There is also the experience of scientific disappointment, which sounds negative but is actually part of the craft. A team improves an instrument, pushes sensitivity farther than before, and gets another null result. No new force. No spectacular crack in general relativity. No headline announcing that gravity has been caught sneaking around with extra dimensions. From the outside, that can look like failure. Inside science, it is often the exact opposite. A null result means the search became more honest. The theory has fewer places left to hide. The next question becomes better than the last one.
For readers, students, and science fans, following this topic can feel like standing at the edge of a mystery that refuses to become simple. That is part of its appeal. Chameleon theory is not one of those stories where the good guys find the magic particle in act three and everyone claps. It is a story where each experiment makes the plot more disciplined. The suspense comes from precision, not fireworks.
There is something deeply human in that. Physicists build machines to test whispers. They compare equations against starlight, satellite data, atomic motion, and gravitational-wave signals from events that happened millions of light-years away. They know most speculative ideas will not survive intact. They keep going anyway. That is the real experience behind headlines like this one. Not rebellion for rebellion’s sake, but disciplined curiosity with very expensive lasers.
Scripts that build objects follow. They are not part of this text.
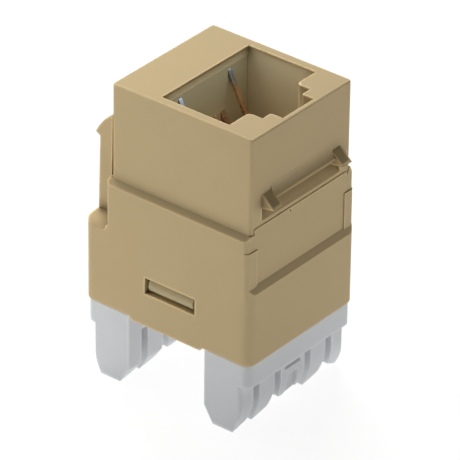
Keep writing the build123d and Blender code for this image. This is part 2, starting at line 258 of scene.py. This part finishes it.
# softened edges, a mask of the outward ones for a painted highlight, strongest where they face up,
# and a mask of the hollows for painted shade
def makeEdgeRound(values):
    tree, given = newGroup(
        "edgeRound",
        {"Radius": "Float", "Reach": "Float"},
        {"Normal": "Vector", "Edge": "Float", "Hollow": "Float"},
    )
    samples = values["samples"]
    bevel = addNode(tree, "ShaderNodeBevel", {"Radius": given["Radius"]}, samples=samples)
    rounded = bevel.outputs["Normal"]
    within = addNode(
        tree, "ShaderNodeAmbientOcclusion", {"Distance": given["Reach"]},
        inside=True, only_local=True, samples=samples,
    )
    edge = addRange(tree, within.outputs["AO"], values["edgeFrom"], values["edgeTo"])
    lean = addNode(tree, "ShaderNodeSeparateXYZ", {0: rounded}).outputs["Z"]
    upward = addRange(tree, lean, values["leanFrom"], values["leanTo"], values["leastHighlight"])
    # painted shade mask: hollows found by occlusion, darkened in the colour, lightened as painted
    # bounce light in the white plastic
    around = addNode(
        tree, "ShaderNodeAmbientOcclusion", {"Distance": values["hollowReach"]},
        only_local=True, samples=samples,
    )
    hollow = addRange(tree, around.outputs["AO"], values["hollowFrom"], values["hollowTo"])
    # painted highlight mask: outward edges, strongest where they face up
    highlightMask = addMath(tree, "MULTIPLY", edge, upward)
    addNode(tree, "NodeGroupOutput", {"Normal": rounded, "Edge": highlightMask, "Hollow": hollow})
    return tree


# satin moulded plastic: cloudy tone, fine grain, a painted highlight on outward edges, painted
# shade in hollows
def makeMouldedSkin(values):
    inputs = {
        "Colour": "Color", "Cloud": "Float", "Grain": "Float",
        "Edge Radius": "Float", "Edge Reach": "Float", "Edge Highlight": "Float",
        "Hollow Shading": "Float", "Gloss Loss": "Float", "Relief": "Float",
    }
    tree, given = newGroup("mouldedSkin", inputs, skinOutputs)
    coords = addCoords(tree)
    clouds = addSwing(tree, coords, values["cloudScale"], values["cloudDetail"])
    grain = addSwing(tree, coords, values["grainScale"], values["grainDetail"])
    inputs = {"Radius": given["Edge Radius"], "Reach": given["Edge Reach"]}
    edges = addNode(tree, "ShaderNodeGroup", inputs, node_tree=edgeRound).outputs
    tone = addShare(tree, clouds, given["Cloud"], 1.0)
    tone = addShare(tree, grain, given["Grain"], tone)
    # painted highlight on outward edges, then painted shade in hollows, scaled into the colour
    tone = addShare(tree, edges["Edge"], given["Edge Highlight"], tone)
    # painted shade in hollows, from the occlusion mask
    tone = addShare(tree, edges["Hollow"], given["Hollow Shading"], tone)
    rough = addShare(tree, clouds, values["cloudGloss"], given["Gloss Loss"])
    rough = addShare(tree, grain, values["grainGloss"], rough)
    height = addNoise(tree, coords, values["reliefScale"], values["reliefDetail"])
    normal = addBump(tree, height, given["Relief"], values["reliefDepth"], edges["Normal"])
    colour = addTint(tree, given["Colour"], tone)
    addNode(tree, "NodeGroupOutput", {"Colour": colour, "Roughness": rough, "Normal": normal})
    return tree


# drawn and stamped strip: fine lines along its length, faint stains
def makeMetalSkin(values):
    inputs = {"Colour": "Color", "Lines": "Float", "Gloss Loss": "Float"}
    tree, given = newGroup("metalSkin", inputs, skinOutputs)
    coords = addCoords(tree)
    inputs = {"Vector": coords, "Scale": values["lineScale"]}
    stretched = addNode(tree, "ShaderNodeMapping", inputs).outputs[0]
    lines = addSwing(tree, stretched, 1.0, values["lineDetail"])
    stains = addSwing(tree, coords, values["stainScale"], values["stainDetail"])
    tone = addShare(tree, lines, given["Lines"], 1.0)
    tone = addShare(tree, stains, values["stainTone"], tone)
    rough = addShare(tree, stains, values["stainGloss"], given["Gloss Loss"])
    inputs = {"Radius": values["edgeRadius"]}
    edges = addNode(tree, "ShaderNodeGroup", inputs, node_tree=edgeRound).outputs
    normal = addBump(tree, lines, values["lineRelief"], values["lineDepth"], edges["Normal"])
    colour = addTint(tree, given["Colour"], tone)
    addNode(tree, "NodeGroupOutput", {"Colour": colour, "Roughness": rough, "Normal": normal})
    return tree


edgeRound = makeEdgeRound(edgeSet)
mouldedSkin = makeMouldedSkin(skinSet)
metalSkin = makeMetalSkin(metalSet)
print("shared effects ready")


# finishes

# edgeHighlight lightens outward edges as a painted highlight; hollowShading darkens hollows as
# painted shade, and in the white plastic lightens them as painted bounce light
plasticSet = {
    "tanPlastic": {
        "colour": (0.600, 0.464, 0.255), "cloud": 0.05, "grain": 0.10, "edgeRadius": 0.00006,
        "edgeReach": 0.00028, "edgeHighlight": 1.00, "hollowShading": -0.52, "rough": 0.55, "relief": 0.16,
        "specular": 0.10,
    },
    "carrierPlastic": {
        "colour": (0.520, 0.430, 0.245), "cloud": 0.06, "grain": 0.12, "edgeRadius": 0.00006,
        "edgeReach": 0.00020, "edgeHighlight": 0.25, "hollowShading": -0.25, "rough": 0.48, "relief": 0.18,
        "specular": 0.16,
    },
    "whitePlastic": {
        "colour": (0.715, 0.730, 0.745), "cloud": 0.05, "grain": 0.08, "edgeRadius": 0.00008,
        "edgeReach": 0.00030, "edgeHighlight": 0.45, "hollowShading": 0.10, "rough": 0.42, "relief": 0.20,
        "specular": 0.28,
    },
}
contactSet = {
    "copper": (0.60, 0.40, 0.25), "silver": (0.30, 0.32, 0.36),
    "silverFrom": 0.0286,                           # m, height above which the plating is silver
    "silverFade": 0.0004,                           # m, over which it turns, each way
    "lines": 0.35, "rough": 0.30,
}
terminalSet = {"colour": (0.70, 0.70, 0.69), "lines": 0.30, "rough": 0.34}
boardSet = {
    "mask": (0.018, 0.125, 0.050), "track": (0.040, 0.205, 0.080), "core": (0.46, 0.43, 0.22),
    "faceFrom": 0.5,                                # steeper surfaces are the bare cut edges
    "trackScale": 420, "trackWarp": 1.2, "trackDetail": 0, "trackWarpScale": 0.6,
    "trackFrom": 0.62, "trackTo": 0.70, "trackRelief": 0.5, "trackDepth": 0.00003,
    "grainScale": 6000, "grainDetail": 2, "grainTone": 0.20,
    "rough": 0.32, "stainScale": 1500, "stainDetail": 2, "stainGloss": 0.20,
}


def wearSurface(tree, shader, colour, rough, normal):
    tree.links.new(colour, shader.inputs["Base Color"])
    tree.links.new(rough, shader.inputs["Roughness"])
    tree.links.new(normal, shader.inputs["Normal"])


def wearSkin(tree, shader, group, inputs):
    skin = addNode(tree, "ShaderNodeGroup", inputs, node_tree=group).outputs
    wearSurface(tree, shader, skin["Colour"], skin["Roughness"], skin["Normal"])


def makePlastic(name, values):
    material, tree, shader = newMaterial(name)
    inputs = {
        "Colour": opaque(values["colour"]), "Cloud": values["cloud"], "Grain": values["grain"],
        "Edge Radius": values["edgeRadius"], "Edge Reach": values["edgeReach"],
        "Edge Highlight": values["edgeHighlight"], "Hollow Shading": values["hollowShading"],
        "Gloss Loss": values["rough"], "Relief": values["relief"],
    }
    wearSkin(tree, shader, mouldedSkin, inputs)
    shader.inputs["Specular IOR Level"].default_value = values["specular"]
    return material


def makeMetal(name, values, addColour):
    material, tree, shader = newMaterial(name)
    colour = addColour(tree, values)
    inputs = {"Colour": colour, "Lines": values["lines"], "Gloss Loss": values["rough"]}
    wearSkin(tree, shader, metalSkin, inputs)
    shader.inputs["Metallic"].default_value = 1.0
    return material


# copper below, silver above
def addPlating(tree, values):
    height = addNode(tree, "ShaderNodeSeparateXYZ", {0: addCoords(tree)}).outputs["Z"]
    fade = values["silverFade"]
    rise = addRange(tree, height, values["silverFrom"] - fade, values["silverFrom"] + fade)
    return addBlend(tree, rise, opaque(values["copper"]), opaque(values["silver"]))


def addPlainColour(tree, values):
    return opaque(values["colour"])


# solder resist over tracks on the two faces, bare core at the cut edges
def makeBoardFinish(values):
    material, tree, shader = newMaterial("boardGreen")
    coords = addCoords(tree)
    inputs = {
        "Vector": coords, "Scale": values["trackScale"], "Distortion": values["trackWarp"],
        "Detail": values["trackDetail"], "Detail Scale": values["trackWarpScale"],
    }
    waves = addNode(tree, "ShaderNodeTexWave", inputs).outputs["Fac"]
    track = addRange(tree, waves, values["trackFrom"], values["trackTo"])
    face = addBlend(tree, track, opaque(values["mask"]), opaque(values["track"]))
    normal = tree.nodes.new("ShaderNodeNewGeometry").outputs["Normal"]
    upright = addNode(tree, "ShaderNodeSeparateXYZ", {0: normal}).outputs["Z"]
    flat = addMath(tree, "GREATER_THAN", addMath(tree, "ABSOLUTE", upright), values["faceFrom"])
    whole = addBlend(tree, flat, opaque(values["core"]), face)
    grain = addNoise(tree, coords, values["grainScale"], values["grainDetail"])
    tone = addShare(tree, grain, values["grainTone"], 1 - values["grainTone"] / 2)
    stains = addNoise(tree, coords, values["stainScale"], values["stainDetail"])
    least = values["rough"] - values["stainGloss"] / 2
    rough = addShare(tree, stains, values["stainGloss"], least)
    normal = addBump(tree, track, values["trackRelief"], values["trackDepth"])
    wearSurface(tree, shader, addTint(tree, whole, tone), rough, normal)
    return material


finishes = {
    "housing": makePlastic("tanPlastic", plasticSet["tanPlastic"]),
    "contact_carrier": makePlastic("carrierPlastic", plasticSet["carrierPlastic"]),
    "circuit_board": makeBoardFinish(boardSet),
    "terminal_block": makePlastic("whitePlastic", plasticSet["whitePlastic"]),
    "contact": makeMetal("contactPlated", contactSet, addPlating),
    "terminal": makeMetal("terminalTin", terminalSet, addPlainColour),
}
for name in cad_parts:
    piece = bpy.data.objects[name]
    key = name if name in finishes else name.rsplit("_", 1)[0]
    piece.data.materials.clear()
    piece.data.materials.append(finishes[key])
print("finishes ready")
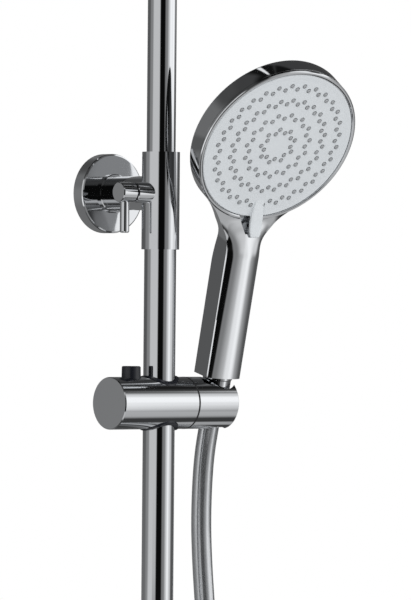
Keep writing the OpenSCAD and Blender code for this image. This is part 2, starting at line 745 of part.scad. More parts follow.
// Wedge-shaped pocket under the swing of the selector tab
module tab_pocket() {
    half_top = 0.5*tab_w + pocket_top*sin(tab_swing) + air;
    half_end = 0.15*half_top;
    at_face() translate([0, 0, -trim_depth]) linear_extrude(height = 30)
        polygon([[-half_top, -pocket_top], [half_top, -pocket_top], [half_end, -pocket_end], [-half_end, -pocket_end]]);
}

// Chrome ring around the face, open where the tab passes
module face_trim() {
    color(chrome) difference() {
        at_face() rotate_extrude() polygon([
            [trim_inner, -trim_depth + eps], [head_r, -trim_depth + eps], [head_r, trim_proud - 0.9],
            [head_r - 0.35, trim_proud - 0.25], [head_r - 1, trim_proud], [trim_inner + 0.8, trim_proud],
            [trim_inner + 0.2, trim_proud - 0.3], [trim_inner, trim_proud - 0.8]]);
        tab_pocket();
    }
}

// Place of each nozzle pair on the face
module nozzles() {
    for (k = [0:len(nozzle_counts) - 1], i = [0:nozzle_counts[k] - 1])
        rotate([0, 0, nozzle_phases[k] + 360*i/nozzle_counts[k]]) translate([(k + 1)*nozzle_pitch, 0, 0])
            for (s = [-1, 1]) translate([s*pair_dr/2, s*pair_dt/2, 0]) children();
}

// Face of the hand shower with the selector tab; the whole face turns
module face_plate() {
    color(white) at_face() rotate([0, 0, tab_swing]) difference() {
        union() {
            rotate_extrude() polygon([[0, -plate_t2], [plate_r, -plate_t2], [plate_r, trim_proud - 0.9],
                [plate_r - 0.5, trim_proud - 0.4], [plate_r - 1.6, trim_proud - 0.45], [plate_r - 4, 0], [0, 0]]);
            selector_tab();
        }
        rotate([0, 0, -tab_swing]) nozzles() translate([0, 0, -5]) cylinder(d = nozzle_d + 0.3, h = 8);
        translate([0, 0, -plate_t2 - 1]) cylinder(r = pivot_r + run_gap, h = 2.2);
    }
}

// Tapered ridge that grows out of the face and reaches over the neck
module selector_tab() {
    skin([for (t = tab_sections) each [[-t[0], -t[1], t[2]], [t[0], -t[1], t[2]], [t[0], -t[1], t[3]],
        [-t[0], -t[1], t[3]]]], 4);
}

// Soft mat behind the face, whose nozzles stand through it
pivot_r = 3;
module nozzle_mat() {
    color(grey) at_face() {
        difference() {
            translate([0, 0, -plate_t2 - mat_t]) cylinder(r = 4.35*nozzle_pitch, h = mat_t);
            translate([0, 0, -plate_t2 - mat_t - 1]) cylinder(r = pivot_r + 0.5, h = mat_t + 2);
        }
        nozzles() translate([0, 0, -plate_t2 - mat_t/2]) cylinder(d = nozzle_d, h = plate_t2 + mat_t/2 + nozzle_proud);
    }
}

// Pin that the face turns on, in the chamber's boss
chamber_top = -plate_t2 - mat_t - air;
module face_pivot() {
    color(brass) at_face() translate([0, 0, chamber_top - 5.9]) cylinder(r = pivot_r, h = 5.9 - chamber_top - plate_t2 + 1);
}

// Flat water chamber behind the nozzles, joined to the tube in the handle
chamber_r = 48;
chamber_base_r = chamber_r - 8;
chamber_bottom = -rim_t - 1.5;
module spray_chamber() {
    color(white) at_face() difference() {
        union() {
            translate([0, 0, chamber_bottom])
                cylinder(r1 = chamber_base_r, r2 = chamber_r, h = chamber_top - chamber_bottom);
            translate([0, 0, -head_depth + shell_wall + 0.5]) cylinder(r = 8, h = head_depth/2);
        }
        difference() {
            translate([0, 0, chamber_bottom + 2])
                cylinder(r1 = chamber_base_r - 2, r2 = chamber_r - 2, h = chamber_top - chamber_bottom);
            translate([0, 0, chamber_bottom]) cylinder(r = pivot_r + 2.5, h = chamber_top - chamber_bottom);
        }
        translate([0, 0, chamber_top - 6]) cylinder(r = pivot_r + fixed_gap, h = 7);
    }
}

// Inner tube that carries the water up the handle to the chamber
water_r = 3.4;
water_bottom = grip_start + 16;
water_top = head_up - chamber_r*cos(head_bend) - chamber_top*sin(head_bend) - 0.4;
module water_tube() {
    color(grey) in_hand() pipe(water_r, water_r - 1, water_bottom, water_top);
}

// Threaded inlet of the hand shower, pressed into the foot of the handle
module hand_connector() {
    r = thread_od/2;
    color(chrome) in_hand() rotate_extrude() polygon([
        [5.5, connector_end], [r - 0.5, connector_end], [r - 0.1, connector_end + 0.5], [r - 0.1, cone_top + 1],
        [r - 0.6, cone_top + 2], [r - 0.6, grip_start - 2], [r, grip_start - 1.4],
        [r, grip_start + 24.9], [water_r + fixed_gap, grip_start + 24.9], [water_r + fixed_gap, water_bottom],
        [5.5, water_bottom - 2]]);
}

module connector_seal() {
    color(black) in_hand() pipe(ferrule_flange_r, 5, ferrule_top + 0.1, connector_end - 0.1);
}

// Conical nut that screws on the hand shower and sits in the holder
module cone_nut() {
    color(chrome) in_hand() difference() {
        translate([0, 0, cone_bottom]) cylinder(r1 = cone_small_d/2, r2 = cone_d/2, h = cone_len);
        translate([0, 0, connector_end - 0.4]) cylinder(d = thread_od + 0.2, h = cone_len);
        translate([0, 0, ferrule_top - ferrule_flange_t - 0.2]) cylinder(r = ferrule_flange_r + air, h = ferrule_flange_t + 4);
        translate([0, 0, cone_bottom - 1]) cylinder(r = ferrule_r + run_gap, h = cone_len);
    }
}

// Crimped end of the hose that swivels inside the cone nut
module hose_ferrule() {
    color(brass) at_seat() difference() {
        union() {
            translate([0, 0, ferrule_end]) cylinder(r = ferrule_r, h = ferrule_top - ferrule_end);
            translate([0, 0, ferrule_top - ferrule_flange_t]) cylinder(r = ferrule_flange_r, h = ferrule_flange_t);
        }
        translate([0, 0, ferrule_end + 3]) cylinder(r = 4, h = ferrule_top - ferrule_end);
    }
}

// Hose from the hand shower down to its coil
module shower_hose() {
    color(grey) at_slider() tube(hose_route, hose_d/2, hose_sides);
}

// Spare length of the hose, wound into a hanging coil, with a straight end
module hose_coil() {
    color(grey) at_slider() tube(coil_path, hose_d/2, coil_sides, 30);
}

// Straps that hold the turns together, at the top and the bottom of the coil
tie_gap = 0.8;
tie_t = 1.2;
tie_w = 12;
module coil_ties() {
    color(black) at_slider() for (a = [90, 270]) let (c = coil_point(a + 360))
        translate(c) rotate([-a, 0, 0]) translate([0, 0, -tie_w/2]) linear_extrude(height = tie_w) difference() {
            slot_shape(hose_d/2 + tie_gap + tie_t);
            slot_shape(hose_d/2 + tie_gap);
        }
}

// Round-ended shape over the middles of the turns
module slot_shape(r) {
    square([2*coil_pitch, 2*r], center = true);
    for (s = [-1, 1]) translate([s*coil_pitch, 0]) circle(r = r);
}

module at_end() {
    at_slider() translate([coil_end_x, 0, end_z]) children();
}

module end_ferrule() {
    color(brass) at_end() translate([0, 0, -end_ferrule_len]) difference() {
        union() {
            cylinder(r = ferrule_r, h = end_ferrule_len);
            cylinder(r = ferrule_flange_r, h = ferrule_flange_t);
        }
        translate([0, 0, -1]) cylinder(r = 4, h = end_ferrule_len - 2);
    }
}

// Hexagonal swivel nut on the free end of the hose
end_thread = 8.5;
end_nut_low = -end_ferrule_len - 11;
module end_nut() {
    color(chrome) at_end() difference() {
        translate([0, 0, end_nut_low]) cylinder(d = 24/cos(30), h = end_nut_len, $fn = 6);
        translate([0, 0, end_nut_low - 1]) cylinder(d = thread_id, h = end_thread + 2);
        translate([0, 0, end_nut_low + end_thread]) cylinder(r = ferrule_flange_r + 1.2, h = end_nut_len - 3 - end_thread);
        translate([0, 0, end_nut_low]) cylinder(r = ferrule_r + run_gap, h = end_nut_len + 1);
    }
}

module end_washer() {
    color(black) at_end() pipe(ferrule_flange_r, 5, -end_ferrule_len - 2.1, -end_ferrule_len - 0.1);
}

// Least gap between the hose's turns, and what the coil comes to
echo(least_gap_of_coil_to_itself = self_gap, coil_radius = coil_r, free_stretch = free_len);

wall_plate();
flange_cover();
riser_bracket();
grub_screw();
lower_tube();
tube_bush();
inlet_adapter();
inlet_nut();
inlet_washer();
seal_plug();
seal_rings();
upper_tube();
outlet_adapter();
clamp_shoe();
lock_screw();
lock_knob();
lever_pin();
slider_bush();
slider_body();
slider_end_cap();
bush_rings();
brake_pad();
pad_spring();
release_button();
button_spring();
friction_ring();
axle_screw();
axle_washer();
holder();
rear_shell();
front_cover();
face_trim();
face_plate();
nozzle_mat();
face_pivot();
spray_chamber();
water_tube();
hand_connector();
connector_seal();
cone_nut();
hose_ferrule();
shower_hose();
hose_coil();
coil_ties();
end_ferrule();
end_nut();
end_washer();
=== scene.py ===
"""Shower set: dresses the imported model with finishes, smooth hand shower shells, nozzles and hose."""

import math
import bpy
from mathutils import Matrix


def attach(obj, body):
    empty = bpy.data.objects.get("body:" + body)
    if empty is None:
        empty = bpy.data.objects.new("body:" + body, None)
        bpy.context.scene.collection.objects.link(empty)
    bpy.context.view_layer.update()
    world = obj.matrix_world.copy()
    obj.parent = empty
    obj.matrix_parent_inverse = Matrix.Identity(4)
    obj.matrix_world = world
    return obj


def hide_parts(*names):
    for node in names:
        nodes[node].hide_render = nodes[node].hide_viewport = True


bl_info = {
    "name": "Shower Set",
    "version": (1, 0, 0),
    "blender": (4, 5, 0),
    "location": "3D View > Sidebar > Shower Set",
    "description": "Adds the fine pieces, finishes, camera and studio of a wall shower set",
    "category": "Add Mesh",
}

import bmesh
import bpy
from bpy.props import FloatProperty, FloatVectorProperty, IntProperty, PointerProperty
from mathutils import Matrix, Vector

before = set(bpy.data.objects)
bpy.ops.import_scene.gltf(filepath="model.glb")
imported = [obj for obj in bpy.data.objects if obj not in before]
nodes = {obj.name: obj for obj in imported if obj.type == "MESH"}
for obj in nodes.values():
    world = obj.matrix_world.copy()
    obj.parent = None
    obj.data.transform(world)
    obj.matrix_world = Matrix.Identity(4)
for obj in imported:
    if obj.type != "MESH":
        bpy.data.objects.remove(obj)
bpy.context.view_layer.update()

MM = 0.001

# Places that the hose, the handle and the face share with the solids, in millimetres and degrees
RISER_OFF = 61.0
SLIDER_DROP = 144.4
SEAT_X = 49.0
HAND_LEAN = 13.4
HAND_TURN = -7.2
HEAD_UP = 188.0
HEAD_FWD = 26.7
HEAD_BEND = 19.8
HEAD_R = 60.0
RIM_T = 13.75
HEAD_DEPTH = 22.25
TRIM_DEPTH = 2.0
FLARE_R = 52.0
FLARE_LAG = 7.0
FLARE_SOFT = 18.0
GRIP_START = 19.5
GRIP_HALF = 13.8
GRIP_BACK = 9.8
GRIP_SWELL = 1.3
GRIP_EDGE = 7.2
GRIP_CORNER = 1.6
BEVEL_TURN = 16.3
ROUNDING = 0.62
NECK_CROWN = 1.3
BLEND_LEAD = 6.0
NECK_U = 103.6
NECK_END_V = 38.0
SCOOP_END = 135.6
SEAM_Z = 0.3
TAB_SWING = 4.6
POCKET_TOP = 56.0
POCKET_END = 69.0

# Slider and the seam beside its holder
SLIDER_R = 18.0
SEAM_START = 21.42
SEAM_END = 22.38

# Hose: its whole length, the height where the free stretch ends, and the coil that puts the rest away
HOSE_LENGTH = 1600.0
FREE_END = 234.0
COIL_TURNS = 3
COIL_PITCH = 14.8
COIL_LEAD = 14.0
COIL_EXIT = 7.5
COIL_EXIT_TURN = 88

# Height of the floor: below the coiled hose at the slider's lowest place
FLOOR_Z = -770.0

# Frame of the picture: its height and middle, and where the slider's middle shows, in picture points
PICTURE_HEIGHT = 600
PICTURE_MIDDLE = (205.5, 300)
SLIDER_SPOT = (158.9, 403)
SENSOR = 36

# Nozzles: pairs on each ring, from the inmost, and the turn of its first pair in degrees
NOZZLE_RINGS = ((9, 12.7), (15, 8.6), (24, 13.9), (30, 11.6))

# Selector tab from its start to its tip: share of the width, distance from the face's middle, lower and
# upper height
TAB_ROWS = (
    (0.62, 43.4, -0.9, -0.05),
    (0.73, 44.8, -0.9, 0.2),
    (0.8, 47.5, -0.9, 0.8),
    (0.91, 51, -0.9, 1.7),
    (1, 55.5, -0.9, 2.8),
    (1, 57.3, 0.95, 3.3),
    (1, 61, 1.75, 4.2),
    (0.985, 64.5, 3.1, 5.4),
    (0.91, 67.5, 4.3, 6.6),
    (0.76, 69.6, 5.2, 7.15),
)

# Lamps and dark cloths of the studio: turn from the camera's side in degrees, from and to, then height
# from and to, how soft the upright and level edges are, and brightness. Each covers those before it.
LAMPS = (
    (-180, -66, -60, 38, 30, 16, 0.18),
    (-180, -92, 36, 68, 20, 14, 0.075),
    (-152, -106, -3, 6, 12, 3, 0.115),
    (-100, -58, -44, 12, 16, 14, 0.28),
    (44, 104, -78, -24, 16, 6, 0.5),
    (-30, 22, -76, -25, 12, 6, 0.6),
    (30, 122, -27, 20, 12, 8, 0.2),
    (30, 100, -27, 20, 12, 8, 0.25),
    (55, 88, -30, 30, 28, 22, 0.66),
    (56, 104, -8, 30, 20, 10, 0.8),
    (68, 82, -30, 30, 13, 22, 1.16),
    (72, 94, 2, 20, 10, 8, 1.2),
    (-72, -13, -7, 34, 14, 6, 0.66),
    (-38, 29, -26, -6, 6, 5, 0.004),
    (-12, 25, -8, 34, 5, 8, 0.004),
    (116, 156, 4, 34, 10, 5, 0.36),
    (104, 150, -38, -25, 14, 5, 0.48),
    (106, 152, -24, -4, 14, 5, 0.11),
    (116, 150, -4, 3, 6, 2, 0.11),
    (110, 134, -54, -44, 8, 6, 0.05),
    (134, 156, -52, -36, 6, 6, 0.42),
    (95, 119, 1, 36, 6, 5, 1.22),
    (20, 60, 49, 57, 10, 4, 0.4),
    (58, 98, 44, 52, 8, 4, 1.0),
    (98, 134, 42, 62, 6, 5, 0.015),
    (-82, -40, -30, -6, 8, 5, 1.0),
    (-180, 180, 60, 95, 10, 5, 0.008),
    (-136, -80, 54, 72, 16, 8, 0.06),
    (-161, -154, 62, 76, 2, 3, 1.0),
)
ROOM_LEVEL = 0.055
ROOM_R = 6000.0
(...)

And there is humor in it too. The universe appears to be made mostly of dark matter and dark energy, two ingredients we cannot fully explain, while ordinary matter, the stuff that includes people, coffee mugs, and every awkward conference Q&A, makes up only a small fraction of the whole. Physics can be wonderfully humbling that way. We are the tiny, noisy part trying to explain the quiet majority.
In that sense, chameleon theory represents more than one model of dark energy or modified gravity. It represents the experience of frontier science itself: elegant ideas, stubborn data, improving instruments, shrinking loopholes, and the constant possibility that nature will answer with either a revolution or a polite but devastating “no.”
That is why the subject continues to fascinate. It is not just about whether Einstein gets challenged. It is about how science behaves when it reaches the edge of what it knows. The process is rigorous, slow, often frustrating, and occasionally thrilling. And if chameleon theory never wins, it still earns a place in the story for making the search sharper, smarter, and much more interesting.
Conclusion
So, are scientists really challenging Einstein with chameleon theory? Yes, but not in the cartoonish sense of tossing general relativity into the recycling bin. Chameleon theory is a sophisticated attempt to explain cosmic acceleration or modified gravity while hiding its extra effects in dense environments. It is clever, testable, and still under pressure from increasingly precise experiments.
That is exactly what makes it worth watching. The theory may turn out to be wrong, incomplete, or useful only as a stepping-stone. But the scientific process it inspires is real and valuable. Every atom interferometer, satellite test, simulation, and gravitational-wave constraint helps answer a bigger question: is Einstein’s theory the full story of gravity, or just the most successful chapter so far?
For now, Einstein remains standing. But physicists are still checking whether the universe has a hidden costume change waiting backstage.